• Source excerpt:

※ ※ ※

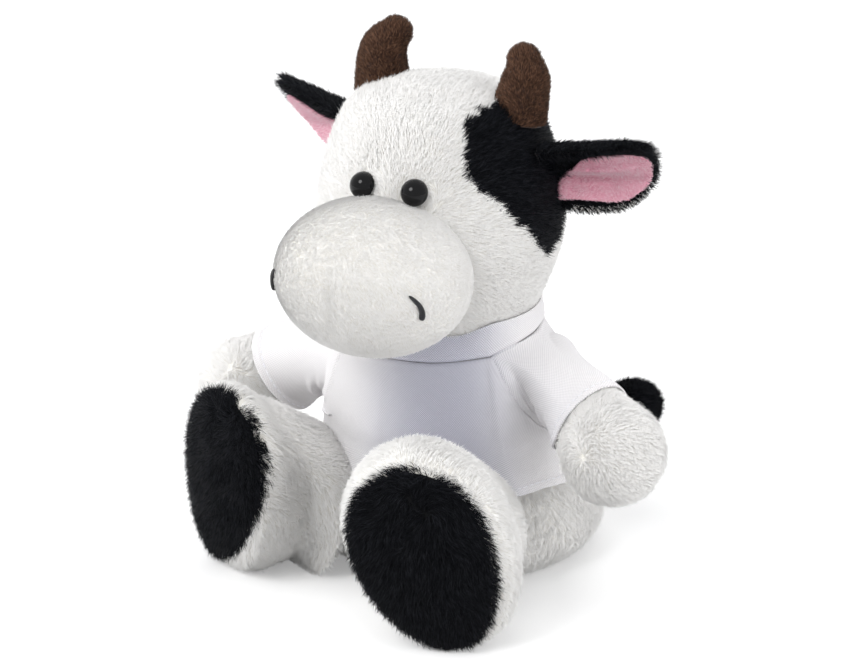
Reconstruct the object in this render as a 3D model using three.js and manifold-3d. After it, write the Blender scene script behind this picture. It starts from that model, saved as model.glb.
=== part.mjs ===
// A sitting plush cow in a short-sleeved shirt, in millimetres.
// +Z is up, the cow faces -Y, +X is its left side, and the origin is the middle of its seat on the ground.
// Every stuffed piece swells and tapers between its seams. Limbs, ears and tail end in a ball in a socket,
// which stands for the sewn seam that lets the real piece flop, and userData.hinge says how it swings.
import * as THREE from "three";
import { mergeVertices } from "three/addons/utils/BufferGeometryUtils.js";
import Module from "manifold-3d";

const wasm = await Module();
wasm.setup();

// Driving dimensions

const GAP = 0.35; // between pieces that touch
const SWING_GAP = 1.3; // round a limb that swings
const SKIN = 2.6; // plush fabric with its pile pressed flat
const FLAT = 0.5; // how far the weight flattens what stands on the ground

// Torso: a pear that leans forward towards the neck
const SEAT = { radius: 56, at: 17, flat: 44 };
const WAIST = { radius: 45.5, at: 44 };
const CHEST = { radius: 41, at: 66 };
const SHOULDERS = { radius: 38, at: 84 };
const NECK = { radius: 30, at: 95, lean: 12 };

// Head: round about the upright neck axis, and turned a little to the cow's left
const HEAD = { radius: 45.5, widestAt: 134, topAt: 186, turn: 6.5 };
const CHIN = { radius: 37, rise: 7 };
const CROWN = { radius: 34, drop: 13 };

// Muzzle: a short-pile pillow sewn to the front of the head
const MUZZLE = { width: 74, depth: 62, height: 57.5, forward: 49.5, up: 123.7 };
const NOSTRIL = { length: 9.5, thickness: 1.9, lean: 8, sag: 3, drop: 1.2 };
const NOSTRIL_TURN = { left: 48, right: 56 }; // from the middle of the muzzle

// Eyes: moulded beads on a shank, held by a washer behind the fabric
const EYE = { radius: 5, bulge: 4.6, spacing: 20.4, up: 154 };
const SHANK = { radius: 1.6, length: 9 };
const WASHER = { radius: 6, thickness: 1.4 };

// Horns: blunt cones, and where each is sewn, how far it bows outward, curls back in, and leans back
const HORN = { base: 10, shoulder: 7.8, tip: 5.5 };
const HORN_POSE = {
  left: { side: 30, back: 1, rise: 23, bulge: 3, curl: 2, lean: 5 },
  right: { side: 26.5, back: 6, rise: 21, bulge: 0.5, curl: 7, lean: 5 },
};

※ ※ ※

Reprint the data above from the opening line to the line holding "95, lean: 12", inclusive, and nothing else.

• Result below:
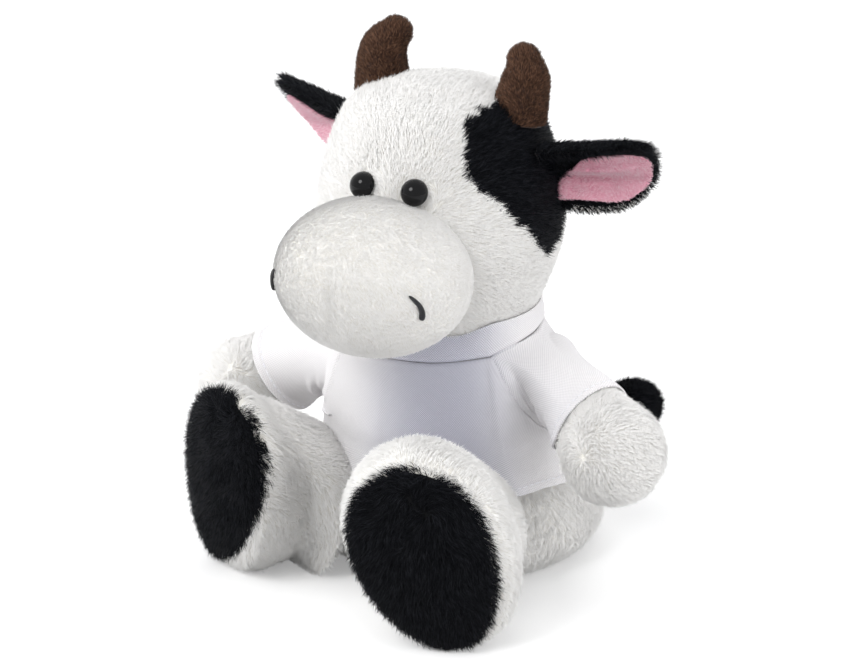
Reconstruct the object in this render as a 3D model using three.js and manifold-3d. After it, write the Blender scene script behind this picture. It starts from that model, saved as model.glb.
=== part.mjs ===
// A sitting plush cow in a short-sleeved shirt, in millimetres.
// +Z is up, the cow faces -Y, +X is its left side, and the origin is the middle of its seat on the ground.
// Every stuffed piece swells and tapers between its seams. Limbs, ears and tail end in a ball in a socket,
// which stands for the sewn seam that lets the real piece flop, and userData.hinge says how it swings.
import * as THREE from "three";
import { mergeVertices } from "three/addons/utils/BufferGeometryUtils.js";
import Module from "manifold-3d";

const wasm = await Module();
wasm.setup();

// Driving dimensions

const GAP = 0.35; // between pieces that touch
const SWING_GAP = 1.3; // round a limb that swings
const SKIN = 2.6; // plush fabric with its pile pressed flat
const FLAT = 0.5; // how far the weight flattens what stands on the ground

// Torso: a pear that leans forward towards the neck
const SEAT = { radius: 56, at: 17, flat: 44 };
const WAIST = { radius: 45.5, at: 44 };
const CHEST = { radius: 41, at: 66 };
const SHOULDERS = { radius: 38, at: 84 };
const NECK = { radius: 30, at: 95, lean: 12 };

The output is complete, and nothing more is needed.